Challenge: Print the lines of the data, starting with the first, up to and including the line where "it.rotation_euler = (Vector(aim)" appears.
··· Recorded information ···
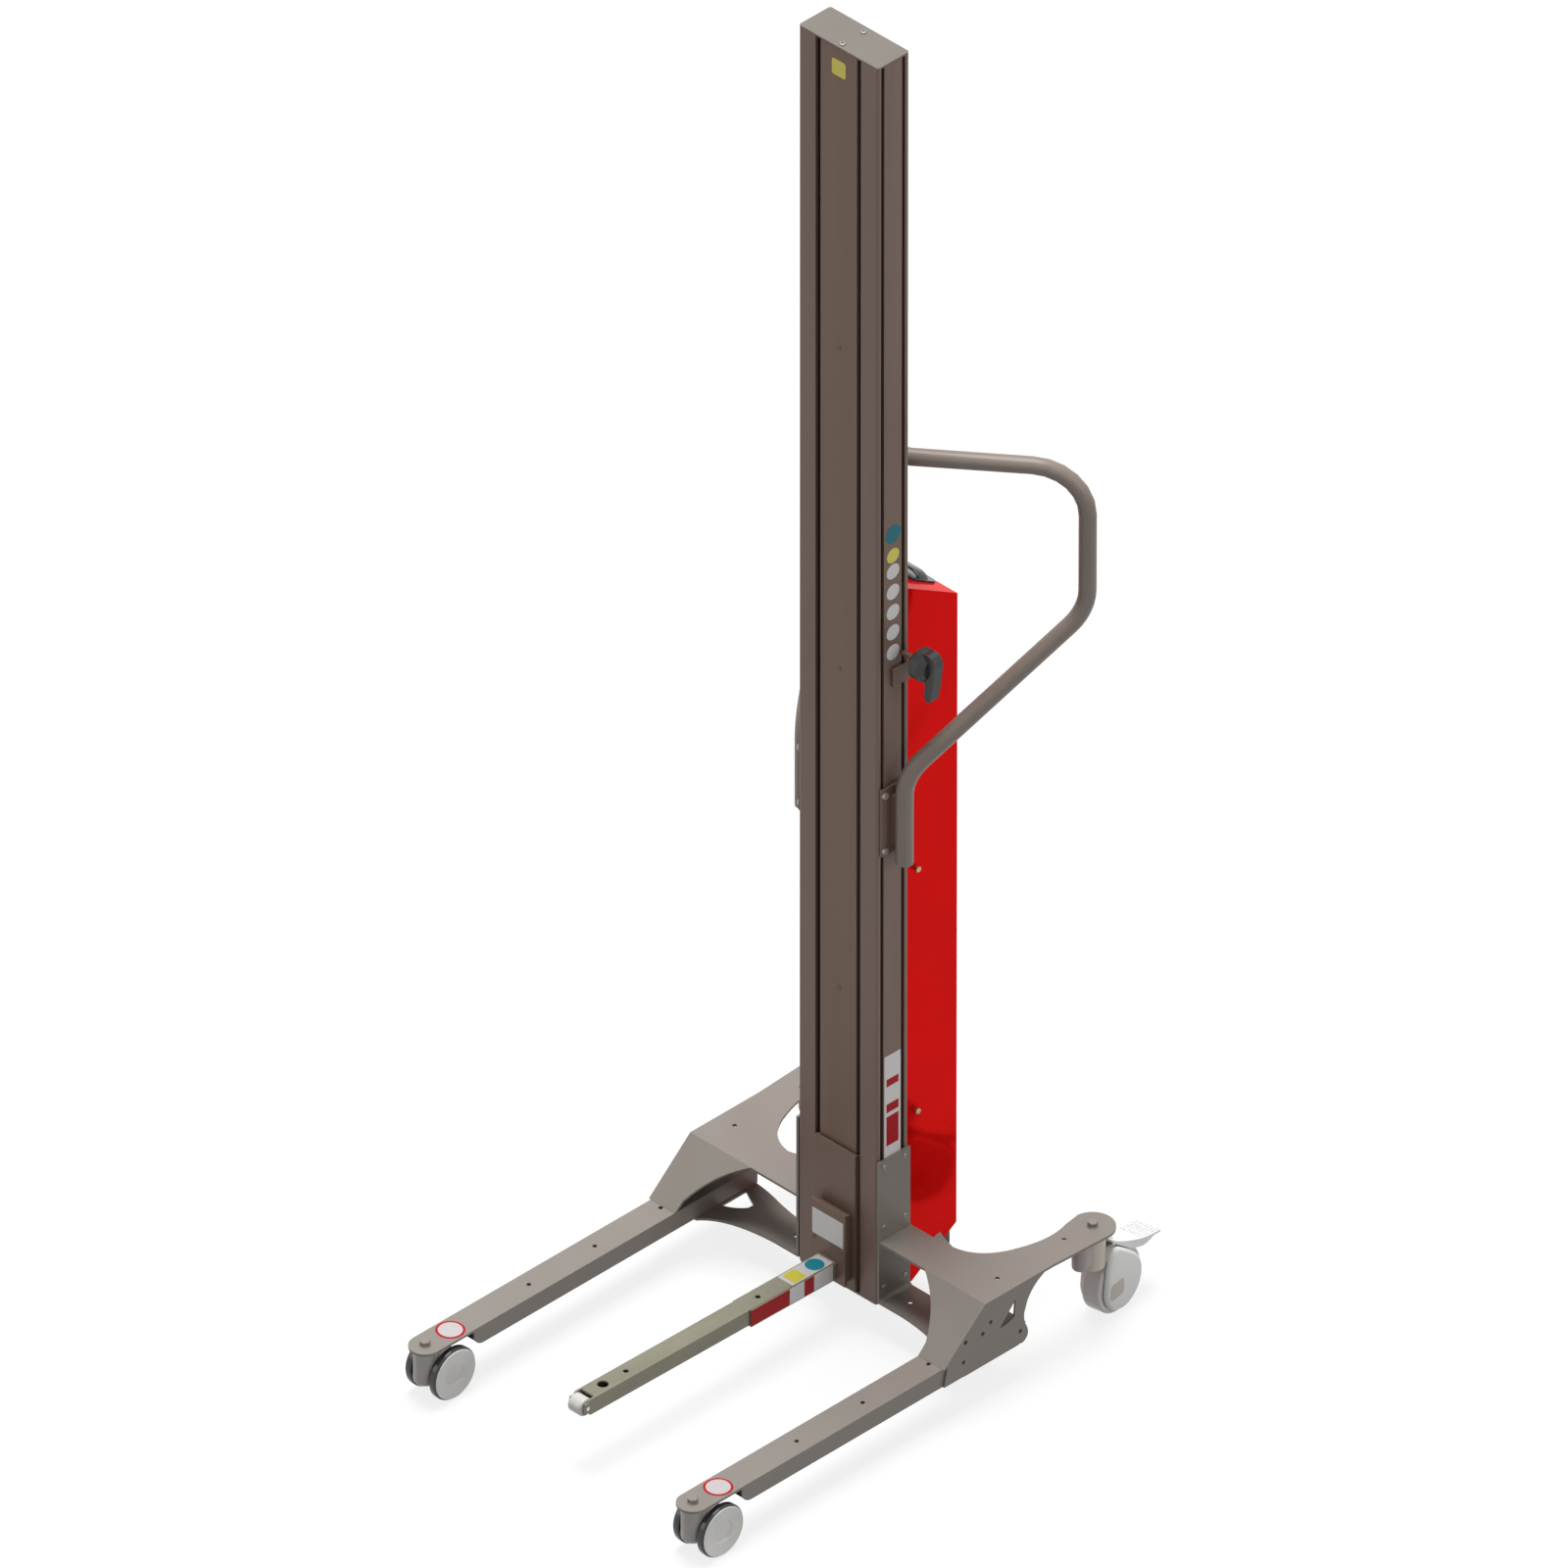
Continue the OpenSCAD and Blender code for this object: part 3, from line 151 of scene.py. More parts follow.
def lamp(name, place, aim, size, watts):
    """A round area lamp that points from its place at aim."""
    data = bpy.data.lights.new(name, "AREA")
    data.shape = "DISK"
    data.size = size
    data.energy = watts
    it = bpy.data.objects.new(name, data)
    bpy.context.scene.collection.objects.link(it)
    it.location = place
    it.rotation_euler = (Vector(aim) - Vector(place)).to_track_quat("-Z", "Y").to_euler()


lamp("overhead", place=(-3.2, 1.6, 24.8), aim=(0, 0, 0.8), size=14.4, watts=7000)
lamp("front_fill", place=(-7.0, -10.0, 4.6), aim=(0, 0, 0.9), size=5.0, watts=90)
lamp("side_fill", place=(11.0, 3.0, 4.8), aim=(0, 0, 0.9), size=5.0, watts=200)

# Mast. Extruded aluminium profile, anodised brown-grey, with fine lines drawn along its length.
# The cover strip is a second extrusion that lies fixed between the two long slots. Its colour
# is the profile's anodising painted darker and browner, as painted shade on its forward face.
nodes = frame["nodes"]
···
Answer to this task:
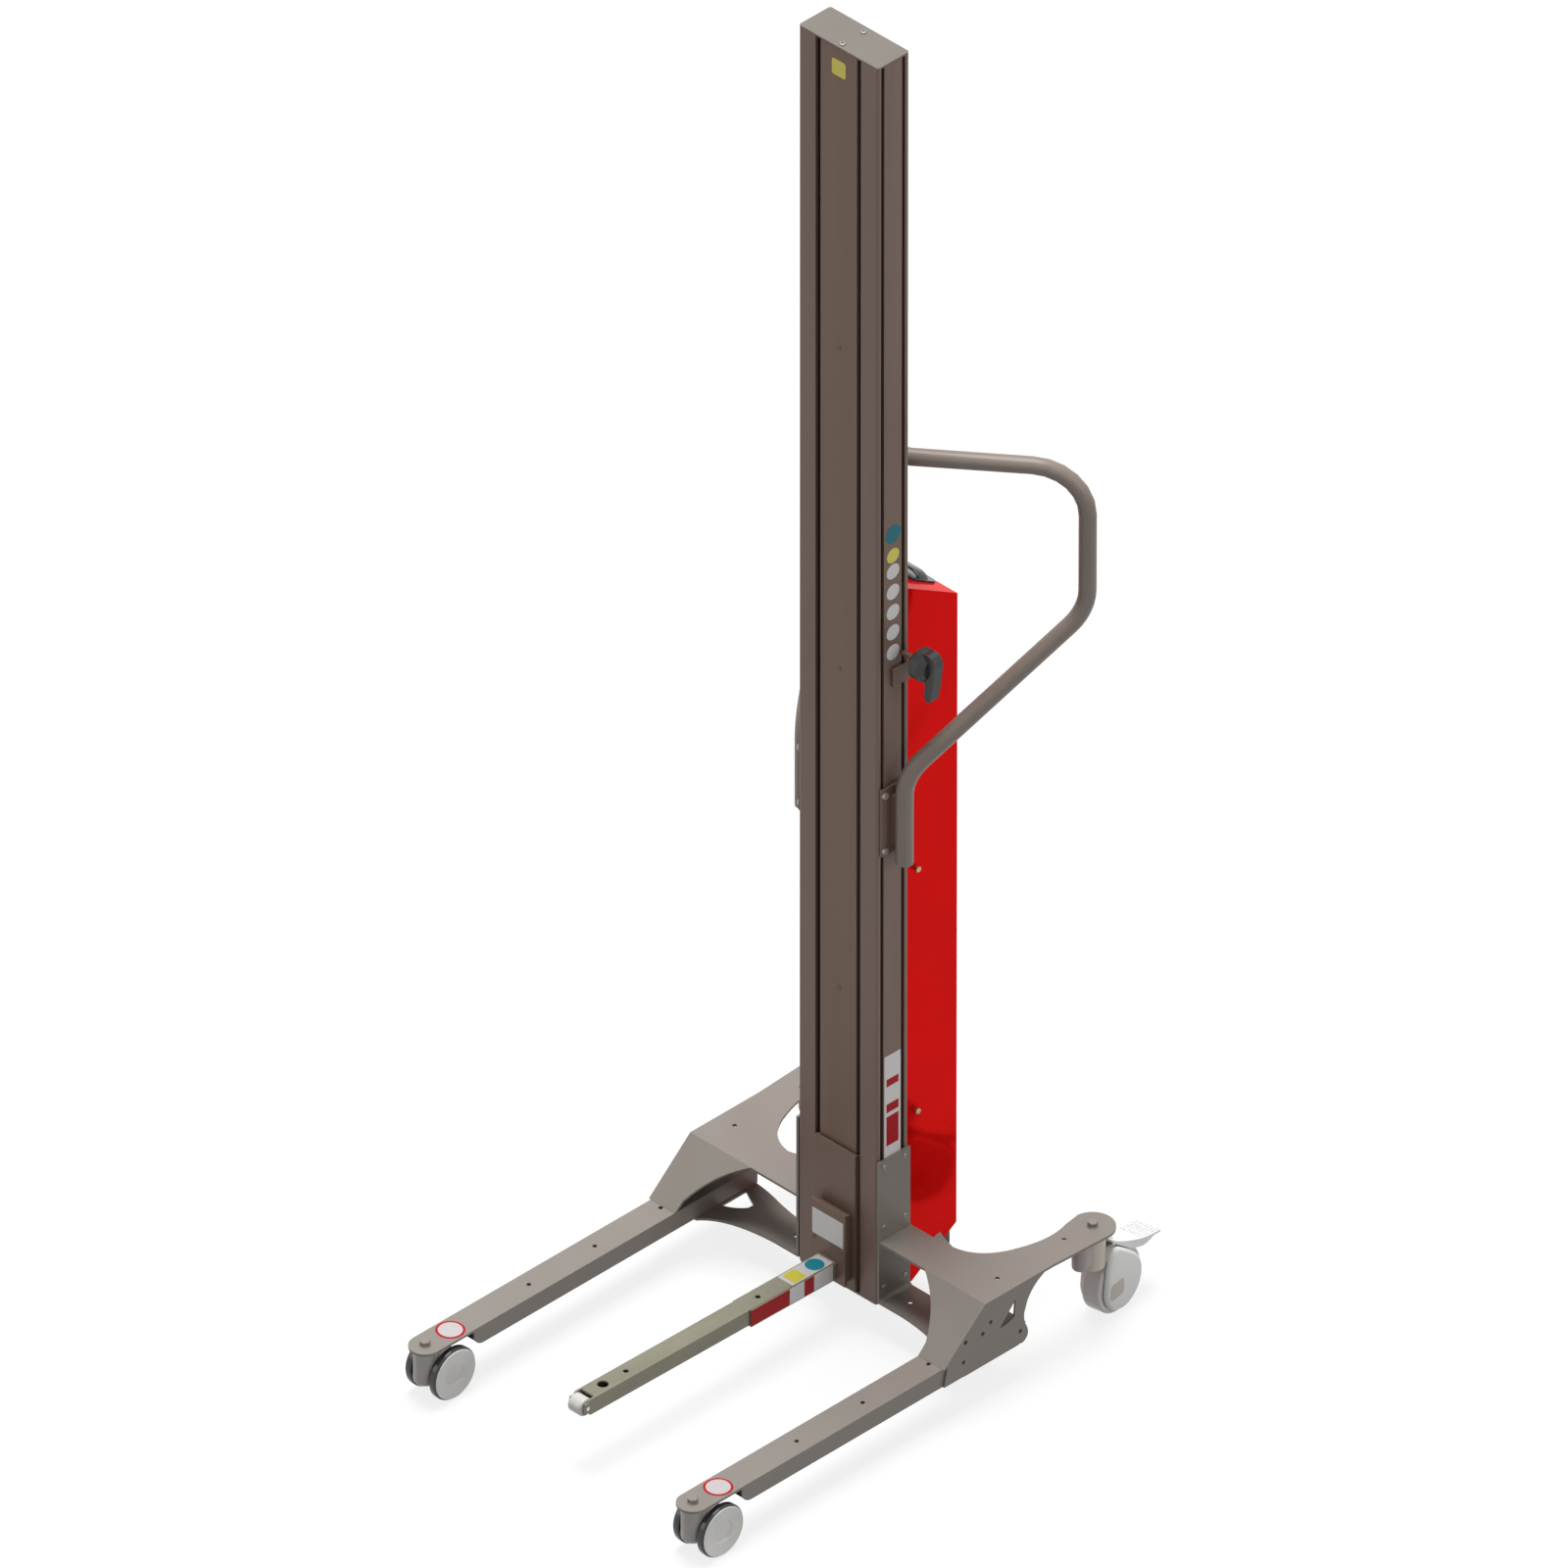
Continue the OpenSCAD and Blender code for this object: part 3, from line 151 of scene.py. More parts follow.
def lamp(name, place, aim, size, watts):
    """A round area lamp that points from its place at aim."""
    data = bpy.data.lights.new(name, "AREA")
    data.shape = "DISK"
    data.size = size
    data.energy = watts
    it = bpy.data.objects.new(name, data)
    bpy.context.scene.collection.objects.link(it)
    it.location = place
    it.rotation_euler = (Vector(aim) - Vector(place)).to_track_quat("-Z", "Y").to_euler()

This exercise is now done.